When I posed a similar set of questions to an assistant professor of computer science and game design, he reflected, "It seems like being detained would be pretty unpleasant. I might try games that focus on escapism and alternate worlds that are more pleasant than ours."
On July 24, 2017, in the Waypoint forums, a user by the name of Moom weighed in and said, "At one point in my life I had to help collect books to send to inmates. To my surprise the most requested books were by far romance novels which really made sense after thinking about it for a minute." He added, "I'd imagine dating sims would be a happy addition for some of the inmates."
I have to admit, I had a similar thought years ago, when I started this work. But when I reached out to Wells Dixon, a senior staff attorney at the Center for Constitutional Rights, he said, "They want to watch the same things we want to watch."

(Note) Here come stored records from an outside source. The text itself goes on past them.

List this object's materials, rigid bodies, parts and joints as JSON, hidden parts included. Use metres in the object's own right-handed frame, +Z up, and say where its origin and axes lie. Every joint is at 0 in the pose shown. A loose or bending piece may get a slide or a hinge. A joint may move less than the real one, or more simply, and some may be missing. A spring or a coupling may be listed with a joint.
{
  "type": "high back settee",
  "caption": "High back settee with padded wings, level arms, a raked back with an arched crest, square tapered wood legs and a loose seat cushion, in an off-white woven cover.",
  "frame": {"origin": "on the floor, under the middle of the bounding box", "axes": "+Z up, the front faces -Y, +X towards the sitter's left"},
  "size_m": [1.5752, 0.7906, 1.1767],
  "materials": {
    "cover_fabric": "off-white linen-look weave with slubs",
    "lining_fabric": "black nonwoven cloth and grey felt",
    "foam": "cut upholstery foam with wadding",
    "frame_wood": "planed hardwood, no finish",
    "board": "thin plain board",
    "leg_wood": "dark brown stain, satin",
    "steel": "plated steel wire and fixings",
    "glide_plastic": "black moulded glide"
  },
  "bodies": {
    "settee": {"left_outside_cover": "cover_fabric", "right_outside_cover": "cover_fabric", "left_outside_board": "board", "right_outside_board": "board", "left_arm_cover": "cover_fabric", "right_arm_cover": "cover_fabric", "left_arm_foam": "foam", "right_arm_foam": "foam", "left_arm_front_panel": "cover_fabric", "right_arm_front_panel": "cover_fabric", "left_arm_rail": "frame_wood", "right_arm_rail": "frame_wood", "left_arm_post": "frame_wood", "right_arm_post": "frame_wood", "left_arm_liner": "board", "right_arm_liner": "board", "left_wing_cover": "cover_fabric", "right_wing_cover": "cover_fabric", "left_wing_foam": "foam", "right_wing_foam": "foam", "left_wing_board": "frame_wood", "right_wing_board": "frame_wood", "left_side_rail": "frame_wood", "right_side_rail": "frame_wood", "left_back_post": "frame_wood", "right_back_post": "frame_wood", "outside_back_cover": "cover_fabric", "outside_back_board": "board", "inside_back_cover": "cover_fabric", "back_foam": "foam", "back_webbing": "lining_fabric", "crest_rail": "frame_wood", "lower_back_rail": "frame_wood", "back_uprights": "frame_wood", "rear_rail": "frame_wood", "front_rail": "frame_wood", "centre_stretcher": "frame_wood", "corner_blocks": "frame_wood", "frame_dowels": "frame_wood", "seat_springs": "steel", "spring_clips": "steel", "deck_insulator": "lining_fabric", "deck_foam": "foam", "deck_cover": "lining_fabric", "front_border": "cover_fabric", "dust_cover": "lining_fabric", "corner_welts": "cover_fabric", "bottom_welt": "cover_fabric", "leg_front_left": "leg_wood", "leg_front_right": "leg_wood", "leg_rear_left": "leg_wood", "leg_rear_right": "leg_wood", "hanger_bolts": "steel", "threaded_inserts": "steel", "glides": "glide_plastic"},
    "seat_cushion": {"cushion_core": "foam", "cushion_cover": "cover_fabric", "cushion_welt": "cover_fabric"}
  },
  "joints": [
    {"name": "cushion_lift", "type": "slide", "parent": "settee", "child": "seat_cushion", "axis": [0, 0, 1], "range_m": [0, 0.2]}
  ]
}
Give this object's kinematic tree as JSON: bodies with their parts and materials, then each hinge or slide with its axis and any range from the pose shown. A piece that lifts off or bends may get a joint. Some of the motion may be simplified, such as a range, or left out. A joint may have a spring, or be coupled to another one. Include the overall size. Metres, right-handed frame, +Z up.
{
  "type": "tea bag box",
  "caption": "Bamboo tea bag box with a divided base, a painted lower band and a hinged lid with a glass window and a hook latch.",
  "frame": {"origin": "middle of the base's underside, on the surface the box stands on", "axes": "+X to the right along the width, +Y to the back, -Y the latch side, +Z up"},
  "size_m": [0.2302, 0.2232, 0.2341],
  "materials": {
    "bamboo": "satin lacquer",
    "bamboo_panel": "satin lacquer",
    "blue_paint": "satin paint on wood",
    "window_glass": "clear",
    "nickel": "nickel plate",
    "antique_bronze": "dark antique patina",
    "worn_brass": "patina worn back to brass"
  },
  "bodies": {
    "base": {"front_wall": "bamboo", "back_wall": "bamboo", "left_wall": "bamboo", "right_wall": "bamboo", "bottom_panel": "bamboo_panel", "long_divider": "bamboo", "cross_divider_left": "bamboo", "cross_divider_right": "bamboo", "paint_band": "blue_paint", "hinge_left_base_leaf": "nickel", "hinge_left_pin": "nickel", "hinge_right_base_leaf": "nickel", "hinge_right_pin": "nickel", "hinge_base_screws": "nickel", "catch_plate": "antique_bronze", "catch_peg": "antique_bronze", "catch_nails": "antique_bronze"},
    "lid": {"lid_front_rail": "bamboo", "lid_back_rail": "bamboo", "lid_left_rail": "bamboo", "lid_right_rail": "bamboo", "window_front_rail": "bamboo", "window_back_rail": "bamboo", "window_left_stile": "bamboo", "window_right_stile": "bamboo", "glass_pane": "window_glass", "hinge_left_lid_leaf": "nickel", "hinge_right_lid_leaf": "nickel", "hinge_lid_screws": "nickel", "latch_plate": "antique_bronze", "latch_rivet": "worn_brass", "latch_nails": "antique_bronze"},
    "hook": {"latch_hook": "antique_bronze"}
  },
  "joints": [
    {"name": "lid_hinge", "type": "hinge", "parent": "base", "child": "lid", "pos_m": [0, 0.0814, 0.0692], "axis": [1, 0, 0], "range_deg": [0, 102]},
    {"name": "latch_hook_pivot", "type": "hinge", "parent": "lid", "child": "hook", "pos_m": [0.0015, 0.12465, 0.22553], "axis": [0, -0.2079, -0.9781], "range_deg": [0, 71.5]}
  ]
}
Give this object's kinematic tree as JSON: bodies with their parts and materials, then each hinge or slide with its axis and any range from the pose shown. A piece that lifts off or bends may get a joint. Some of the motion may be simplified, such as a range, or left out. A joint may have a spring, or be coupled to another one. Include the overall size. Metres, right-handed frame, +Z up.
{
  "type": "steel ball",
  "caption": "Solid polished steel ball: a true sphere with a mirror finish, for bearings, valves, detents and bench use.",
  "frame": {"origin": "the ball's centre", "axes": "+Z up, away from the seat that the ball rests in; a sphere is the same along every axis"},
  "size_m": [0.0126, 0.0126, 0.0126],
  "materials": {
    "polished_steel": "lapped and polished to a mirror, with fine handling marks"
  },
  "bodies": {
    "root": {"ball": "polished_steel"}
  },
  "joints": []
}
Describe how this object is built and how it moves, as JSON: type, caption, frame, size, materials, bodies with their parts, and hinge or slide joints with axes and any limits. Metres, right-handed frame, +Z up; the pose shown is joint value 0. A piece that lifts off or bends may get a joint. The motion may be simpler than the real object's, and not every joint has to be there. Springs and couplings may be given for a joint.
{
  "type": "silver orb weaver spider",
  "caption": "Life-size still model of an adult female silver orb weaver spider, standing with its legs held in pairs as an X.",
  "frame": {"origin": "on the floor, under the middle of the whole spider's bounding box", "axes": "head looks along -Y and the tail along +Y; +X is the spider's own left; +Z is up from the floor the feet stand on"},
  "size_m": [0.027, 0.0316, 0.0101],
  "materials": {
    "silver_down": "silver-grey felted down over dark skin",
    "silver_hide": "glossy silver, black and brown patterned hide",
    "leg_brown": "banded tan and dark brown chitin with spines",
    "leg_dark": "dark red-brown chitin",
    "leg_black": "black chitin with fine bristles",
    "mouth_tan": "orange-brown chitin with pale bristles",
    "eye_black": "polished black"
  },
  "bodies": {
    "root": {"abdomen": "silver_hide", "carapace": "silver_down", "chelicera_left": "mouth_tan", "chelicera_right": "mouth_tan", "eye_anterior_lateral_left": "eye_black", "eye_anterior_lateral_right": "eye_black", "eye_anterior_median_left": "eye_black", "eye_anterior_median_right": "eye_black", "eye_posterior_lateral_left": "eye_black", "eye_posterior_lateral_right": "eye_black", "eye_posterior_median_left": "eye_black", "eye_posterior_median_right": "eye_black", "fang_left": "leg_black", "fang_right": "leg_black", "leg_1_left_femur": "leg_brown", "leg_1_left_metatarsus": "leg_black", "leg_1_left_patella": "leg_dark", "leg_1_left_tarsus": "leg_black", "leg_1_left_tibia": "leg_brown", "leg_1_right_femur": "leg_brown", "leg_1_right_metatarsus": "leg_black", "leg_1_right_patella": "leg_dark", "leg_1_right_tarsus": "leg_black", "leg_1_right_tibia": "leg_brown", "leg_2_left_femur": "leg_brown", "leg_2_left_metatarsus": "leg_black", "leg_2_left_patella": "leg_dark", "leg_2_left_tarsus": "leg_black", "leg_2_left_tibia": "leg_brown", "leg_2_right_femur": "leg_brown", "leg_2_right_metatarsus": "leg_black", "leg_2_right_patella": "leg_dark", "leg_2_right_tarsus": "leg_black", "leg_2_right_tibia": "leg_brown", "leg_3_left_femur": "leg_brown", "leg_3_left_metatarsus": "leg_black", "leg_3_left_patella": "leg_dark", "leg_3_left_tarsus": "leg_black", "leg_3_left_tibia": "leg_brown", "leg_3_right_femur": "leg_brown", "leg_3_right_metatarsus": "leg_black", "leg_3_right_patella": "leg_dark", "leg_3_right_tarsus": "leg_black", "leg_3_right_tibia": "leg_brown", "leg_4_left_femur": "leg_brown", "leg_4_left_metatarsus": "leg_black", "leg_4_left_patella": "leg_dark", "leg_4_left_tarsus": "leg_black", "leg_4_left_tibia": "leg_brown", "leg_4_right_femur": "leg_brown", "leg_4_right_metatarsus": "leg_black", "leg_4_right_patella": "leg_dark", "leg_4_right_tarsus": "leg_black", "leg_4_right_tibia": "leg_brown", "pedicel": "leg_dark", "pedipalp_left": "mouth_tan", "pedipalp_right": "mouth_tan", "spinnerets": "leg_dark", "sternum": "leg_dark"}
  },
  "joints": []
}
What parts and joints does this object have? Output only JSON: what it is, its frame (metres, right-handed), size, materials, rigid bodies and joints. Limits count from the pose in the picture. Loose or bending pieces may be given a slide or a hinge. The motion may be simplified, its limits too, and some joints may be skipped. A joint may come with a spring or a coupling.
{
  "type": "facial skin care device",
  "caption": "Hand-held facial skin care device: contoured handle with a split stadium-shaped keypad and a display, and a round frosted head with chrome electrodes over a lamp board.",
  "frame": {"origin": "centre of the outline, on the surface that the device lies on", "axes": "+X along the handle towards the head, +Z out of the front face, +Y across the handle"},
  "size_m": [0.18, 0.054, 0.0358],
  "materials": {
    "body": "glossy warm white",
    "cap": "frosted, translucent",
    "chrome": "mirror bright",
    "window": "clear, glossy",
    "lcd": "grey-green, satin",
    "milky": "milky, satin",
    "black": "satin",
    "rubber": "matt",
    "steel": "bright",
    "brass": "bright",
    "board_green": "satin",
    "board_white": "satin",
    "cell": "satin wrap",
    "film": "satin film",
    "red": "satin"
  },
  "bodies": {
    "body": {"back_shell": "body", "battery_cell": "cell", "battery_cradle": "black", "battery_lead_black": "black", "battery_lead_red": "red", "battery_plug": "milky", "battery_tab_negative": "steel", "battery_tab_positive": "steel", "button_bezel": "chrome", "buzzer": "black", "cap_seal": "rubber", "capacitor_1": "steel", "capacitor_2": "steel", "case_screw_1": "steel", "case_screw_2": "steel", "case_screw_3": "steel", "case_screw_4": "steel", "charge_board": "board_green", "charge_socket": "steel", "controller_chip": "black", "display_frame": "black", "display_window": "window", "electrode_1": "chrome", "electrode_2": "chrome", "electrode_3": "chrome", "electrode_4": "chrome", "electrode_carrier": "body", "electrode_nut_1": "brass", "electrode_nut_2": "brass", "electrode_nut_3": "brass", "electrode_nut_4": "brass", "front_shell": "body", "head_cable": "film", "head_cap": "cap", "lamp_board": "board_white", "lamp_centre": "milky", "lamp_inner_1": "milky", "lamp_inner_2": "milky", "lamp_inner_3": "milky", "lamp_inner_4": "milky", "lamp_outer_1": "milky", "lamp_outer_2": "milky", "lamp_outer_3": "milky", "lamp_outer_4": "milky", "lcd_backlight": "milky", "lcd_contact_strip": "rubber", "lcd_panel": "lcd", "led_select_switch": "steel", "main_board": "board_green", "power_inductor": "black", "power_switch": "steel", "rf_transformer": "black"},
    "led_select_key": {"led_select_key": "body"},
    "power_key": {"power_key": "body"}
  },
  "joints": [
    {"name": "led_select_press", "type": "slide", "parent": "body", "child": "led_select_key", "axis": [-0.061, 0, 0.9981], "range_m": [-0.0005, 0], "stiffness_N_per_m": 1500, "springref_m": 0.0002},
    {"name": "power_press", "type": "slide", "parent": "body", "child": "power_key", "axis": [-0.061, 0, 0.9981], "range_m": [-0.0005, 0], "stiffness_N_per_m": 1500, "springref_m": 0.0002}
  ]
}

Then, he explained, that, in fact, content about dating, relationships, and anything in between was the last thing his clients at Gitmo wanted.
"They want to watch action films, and they don't want to watch love stories, cause most of them are heartbroken. They want to watch action films and things to take them away from where they are. They don't want things to remind them of home or their loved ones, who they haven't seen in almost two decades."